3 - Distribution of embeddings

Summary

The principal genus distribution problem is to count the number of cellular embeddings of a given graph. Complete distributions have been obtained for a few basic families of graphs. Various properties of genus distributions and of related invariants are examined, especially the properties of the average genus.

Introduction

A ubiquitous question in topological graph theory is whether a given graph can be embedded in a given surface, a question that readily extends to the problem of counting the number of different embeddings of that graph into that surface. (A contrasting classical problem with its origins in geometry asks, for a fixed surface, how many different maps there are onto that surface, where what varies is the graph that serves as the 1-skeleton.) This chapter explores the programme introduced by Gross and Furst [11] of constructing surface-by-surface inventories of the embeddings of a fixed graph into not just one surface, but every surface, and gives the related theory.

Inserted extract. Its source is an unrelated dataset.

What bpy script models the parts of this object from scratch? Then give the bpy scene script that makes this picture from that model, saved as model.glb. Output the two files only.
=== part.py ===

All embeddings are taken to be cellular, except where it is clear from context that non-cellular embeddings are under consideration. Two cellular embeddings are considered to be the same if their rotation systems are combinatorially equivalent (see Chapter 1).

Given a graph G and an orientable surface S_h, the number of embeddings of G in S_h is the number g_h(G) of rotation systems for G that induce a cellular embedding in S_h. The orientable genus range of a graph G is the set of integers h for which g_h(G) > 0.